CMT’s record of action also underscores the lack thereof in other sectors of the music industry. The day before Halloween, Spotify invited select industry executives for “a seated breakfast and discussion about representation and gender disparity in country music” in Nashville with executives Dawn Ostroff and Brittany Schaffer. According to sources who were at the breakfast, Spotify, under fire for gender imbalance in their playlists and algorithms, offered talking points about a problem of which most in the audience were already well aware. “I was hopeful that the event was going to be more of a discussion with those of us in the country community who are passionate about solving the female disparity problem,” said Todd Cassetty, founder of Song Suffragettes, the Nashville-based group that promotes up-and-coming female songwriters. “I think a Q&A of some sort between attendees and Spotify would have been valuable for everyone in the room.”
The next morning, Spotify followed up with an email to clarify their position. “Yesterday’s conversation was simply a first step in acknowledging both the challenges and opportunities across the music industry,” Ostroff wrote in an email. “So as we said, we are committed to making a few changes right away: Program more female artists on our owned and operated playlists… Increase resources and continue to assess and counter algorithmic bias in user behavior throughout the platform… Increase our marketing budgets for female artists: We recognize that we have an opportunity to drive awareness and support artists beyond just playlisting.” There are currently 10 songs by women on Spotify’s Hot Country playlist out of 50, including duets and groups with female members.
Meanwhile, Apple Music proved that sometimes change can be much more simple: the streaming service launched its Today’s Country playlist last week, along with its first-ever country show, hosted by Kelleigh Bannen, which debuted yesterday in Nashville with a live taping. The new playlist is gender-balanced (20 of the songs included were by or featuring women), led by Miranda Lambert’s “It All Comes Out in the Wash.”
At CMT’s Next Women of Country, the mood among the inductees seemed to be one of resolve — with scant women on the country airplay charts and questions about “women in country” growing more and more tired, artists like Caylee Hammack seemed to understand both the necessity and the burden of the conversation. “Wouldn’t it be nice if I walked into an interview and I didn’t have to talk about the difference of being a woman?” she said before the show began. “Unfortunately, we’re not there yet, and we’re going to have to keep talking about it until things start to change.” Hailey Whitters felt similar. “Women supporting women is awesome, but it’s something the men should also be doing,” she said.
At the event, hosted by Fram alongside Martina McBride (who blasted Spotify recently for its lack of women representation), the new class showcased the sonic diversity that exists among the women of country music — from the detailed storytelling of Whitters to the bold harmonies (and humor) of Walker County.
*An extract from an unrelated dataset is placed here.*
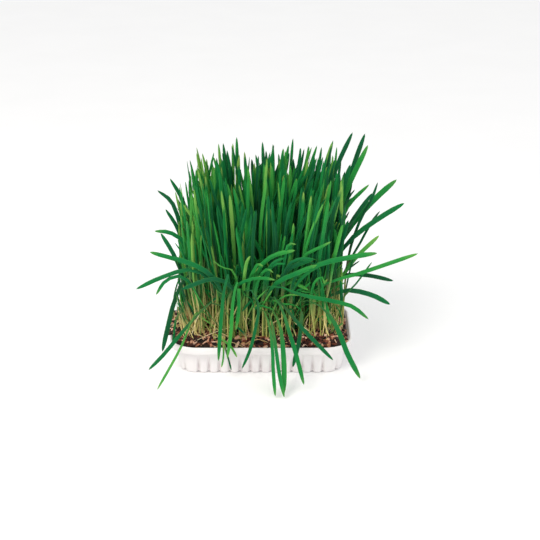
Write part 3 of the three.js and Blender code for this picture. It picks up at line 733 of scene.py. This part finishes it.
def turned_copies(rng, shape, sizes, places, tilt, sink):
    """Copies of a shape, each at its own size, turned about Z, tilted and resting on the soil."""
    count = len(places)
    turn = rng.uniform(0, math.tau, count)
    lean, roll = rng.normal(0, tilt, (2, count))
    points = shape[None] * sizes[:, None]
    for angle, (a, b) in ((roll, (1, 2)), (lean, (0, 2)), (turn, (0, 1))):
        cos, sin = np.cos(angle)[:, None], np.sin(angle)[:, None]
        first, second = points[..., a].copy(), points[..., b].copy()
        points[..., a] = cos * first - sin * second
        points[..., b] = sin * first + cos * second
    points[..., 0] += places[:, None, 0]
    points[..., 1] += places[:, None, 1]
    on_rim = places[:, 0] < RIM_WIDTH + 0.4 - TRAY_WIDTH / 2
    ground = np.where(on_rim, TRAY_HEIGHT + 0.5, soil_height(places[:, 0], places[:, 1]))
    lift = rng.uniform(0, np.where(on_rim, 0.25, 0.45), count) * heap(places[:, 0], places[:, 1])
    points[..., 2] += (ground + lift + sizes[:, 2] * 0.5 - sink)[:, None]
    return points


def kept_inside(points):
    """Holds loose bits off the rim's inner wall, unless they lie higher than the rim."""
    half = np.array([TRAY_WIDTH / 2, TRAY_DEPTH / 2]) - RIM_WIDTH - 0.6
    low = points[..., 2].min(axis=1) < TRAY_HEIGHT
    points[low, :, :2] = np.clip(points[low, :, :2], -half, half)
    return points


def strew(name, rng, blank, places, sizes, finish, tilt, sink, knocks, shades, angle):
    """Lays a copy of the blank at each place, knocked out of shape and with a shade of its own."""
    shape, faces = blank
    bits = turned_copies(rng, shape, sizes, places, tilt, sink)
    if knocks:
        bits += rng.normal(0, knocks, bits.shape)
    own = np.repeat(rng.beta(*shades, len(places))[:, None], len(shape), axis=1)
    piece = lay_copies(name, faces, kept_inside(bits), {"shade": own})
    finish_piece(piece, name, finish, angle)


class WHEATGRASS_OT_soil(bpy.types.Operator):
    """Model the bed of damp peat that fills the tray"""

    bl_idname = "wheatgrass.soil"
    bl_label = "Soil"

    def execute(self, context):
        angles = np.arange(BED_SPOKES) * math.tau / BED_SPOKES
        half = np.array([TRAY_WIDTH / 2, TRAY_DEPTH / 2]) - SOIL_INSET
        corner = RIM_CORNER - SOIL_INSET

        def edge(inset):
            """The rounded rectangle seen from its middle, at equal turns."""
            places = []
            hx, hy, r = half[0] - inset, half[1] - inset, corner - inset
            for angle in angles:
                dx, dy = math.cos(angle), math.sin(angle)
                reach = min(hx / max(abs(dx), 1e-9), hy / max(abs(dy), 1e-9))
                x, y = abs(dx) * reach, abs(dy) * reach
                if x > hx - r and y > hy - r:
                    cx, cy = hx - r, hy - r
                    b = abs(dx) * cx + abs(dy) * cy
                    reach = b + math.sqrt(max(b * b - cx * cx - cy * cy + r * r, 0))
                places.append((dx * reach, dy * reach))
            return places

        rim = edge(0)
        shares = [(k + 1) / BED_RINGS for k in range(BED_RINGS)]
        top = [[(x * s, y * s, crumbly(x * s, y * s)) for x, y in rim] for s in shares]
        top[-1] = [(x, y, min(z, SOIL_EDGE)) for x, y, z in top[-1]]
        down = [[(x, y, LEDGE_TOP + SOIL_GAP) for x, y in edge(LEDGE_INSET + SOIL_GAP - SOIL_INSET)]]
        for inset, z in ((WALL_INSET, TRAY_HEIGHT - WALL_DROP), (FLOOR_INSET, FLOOR)):
            down.append([(x, y, z + SOIL_GAP) for x, y in edge(inset + SOIL_GAP - SOIL_INSET)])
        bed = start_ring("soil_bed", BED_SPOKES)
        raise_rings(bed, top + down)
        bed.data.attributes.remove(bed.data.attributes["number"])
        finish_piece(bed, "soil_bed", damp_peat(context.scene.wheatgrass_soil), angle=80)
        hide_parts("soil")
        return {"FINISHED"}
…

The fact that radio has been historically hesitant to play two women back-to-back on a playlist is something that still perplexes Tanya Tucker.
“The men all sound a lot alike,” she said backstage after the show. “We are all very distinguishable. You can tell me apart from Brandi or Maren [Morris]. There’s no denying them now, and they have no choice but to accept us. We have the talent, the ambition, the drive.” Tucker, often unknowingly, has been a voice for women in country music since her first single at the age of 13. It’s been a learning process for her to claim her right to speak out about the plight of women in the genre and she credits Carlile with opening her eyes.
“Brandi, I think she’s from another world,” Tucker said. “She’s more than human, she’s a leader and a fighter, and she wants to change things.” Onstage at the event, Carlile invited country radio — which still is barely playing the Highwomen’s single “Redesigning Women” — to join along. “What we’re hoping, and what we’re inviting country radio to do, is to catch up,” Carilie said while accepting her award, reading from notes she’d scrawled on the back of a drawing her young daughter made her that morning. “To anybody involved in country radio, thank you for listening, and ask yourself the question every day before you go to work, ‘What do I want my job to say to my daughter today?'”
That’s a question that could also be applied to the record executives who took the stage at the event, invited by Fram to “speak your truth.” When John Esposito, chairman and CEO of Warner Music Nashville; Scott Borchetta, president/CEO of Big Machine Label Group; Randy Goodman, chairman and CEO of Sony Music Nashville; Jon Loba, executive vice president BBR Music Group; and Cindy Mabe, president of UMG Nashville stood in front of the crowd, there was a noticeable hush in the room — would this be a moment when some of country music’s most powerful came together to issue a pledge to change the tides, or a challenge to country radio? Well, no. Goodman talked about the “great artists” that Sony has always signed, Esposito talked about how “committed” Warner is to “signing great artists no matter what sex they may be and getting them played on the fucking radio,” while Borchetta discussed the “big problem” that “we are not done, we are never done” addressing.
It was Mabe who saw things in a much more realistic light. “We can all keep moving through and thinking things have changed at the rate they should have,” she said, “but they haven’t. [Women] are so much more than a positioning statement that makes it on to a press release this afternoon. This is about how we give a voice and perspective to half the population.”
Tonight’s CMA Awards will be another test: does it talk or walk? We know where hosts Carrie Underwood, Dolly Parton and Reba McEntire — and the women gathered to perform, from Tucker to Musgraves to the Highwomen — stand. The live mic and the platform will be there waiting for anyone else who wants to take the moment and run.